Wayne DeVeydt
Analyst · Brian Tanquilut with Jefferies. Please go ahead
Hey, Brian. Good morning. Yeah, I would say nothing has deviated from the historical algorithm. Just to remind you that 2% to 3% in volume and 2% to 3% in rate. We continue to expect to be at the high end of the volume range, meaning, 3% or north of that. And we – because of our acuity mix and targeting the higher dollar contribution procedures, we expect to be well north of the 2% to 3% on the revenue side. So, we continue to believe we will be upper single-digit same-store over time. If you then migrate to the $200 million of capital deployment in the year, if you assume an 8 times multiple, and using a mid-year convention, that translates to another you know 4% to 5% growth that you would add to that upper single-digit. And then, if you look at the margin expansion continuing on the trends, it is, the margin is a combination of two factors, one being the synergies, we then get on the acquisitions, which, of course, as you know, we don’t model when we buy them. We know what they are, but we don’t include them in our pro forma adjustments. So, we look at those as things we’ve got to go get. And then, of course, it’s the synergies across the broader book that we get with our scale.

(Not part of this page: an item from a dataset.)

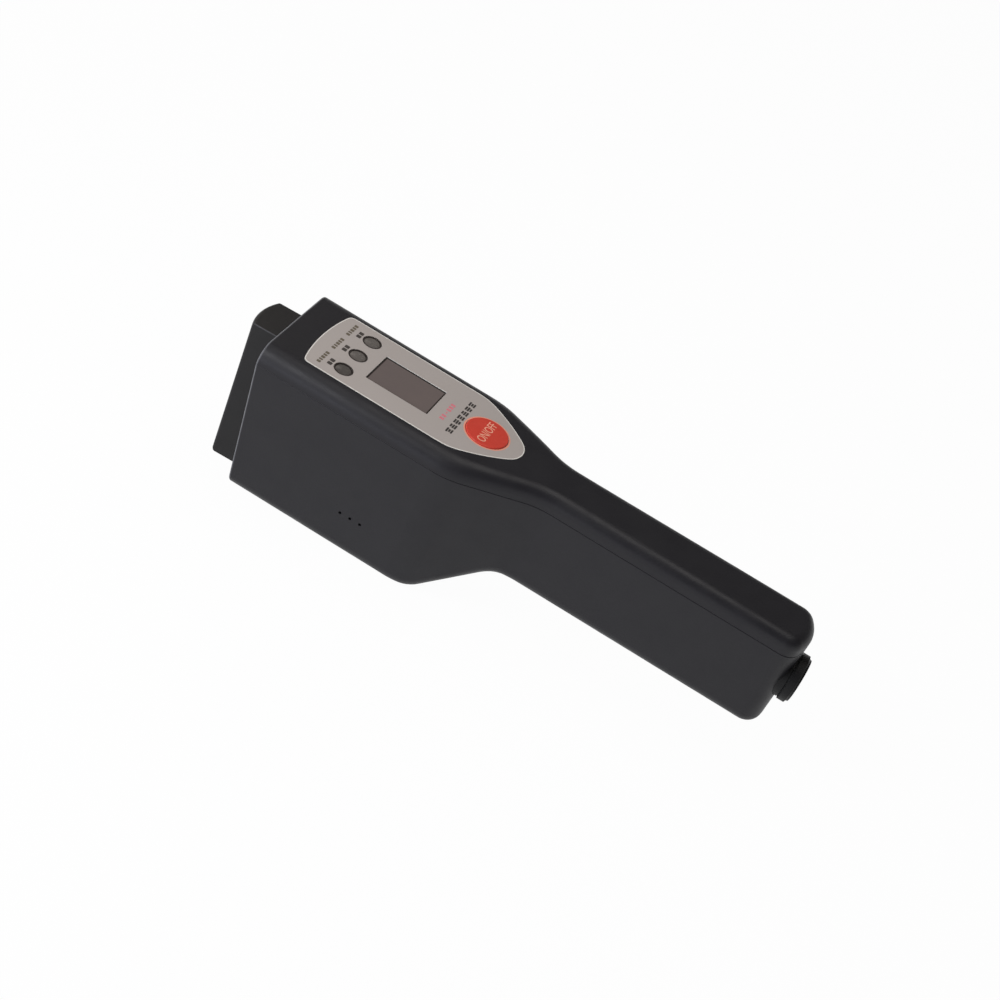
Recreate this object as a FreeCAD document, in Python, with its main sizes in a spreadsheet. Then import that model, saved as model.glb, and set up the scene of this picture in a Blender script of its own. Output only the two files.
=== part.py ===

And we said that, that over time, contributes 3% to 5% to EBITDA. So if you just do kind of the basics of the math, you know you end up on the low end around 12%, you end up on the high end around 17%. And over the previous five years, we’ve done 18% CAGR, and we continue to expect to be within that range. And again, we would say more mid-teens feels very doable, especially with our de novos and three-way JVs.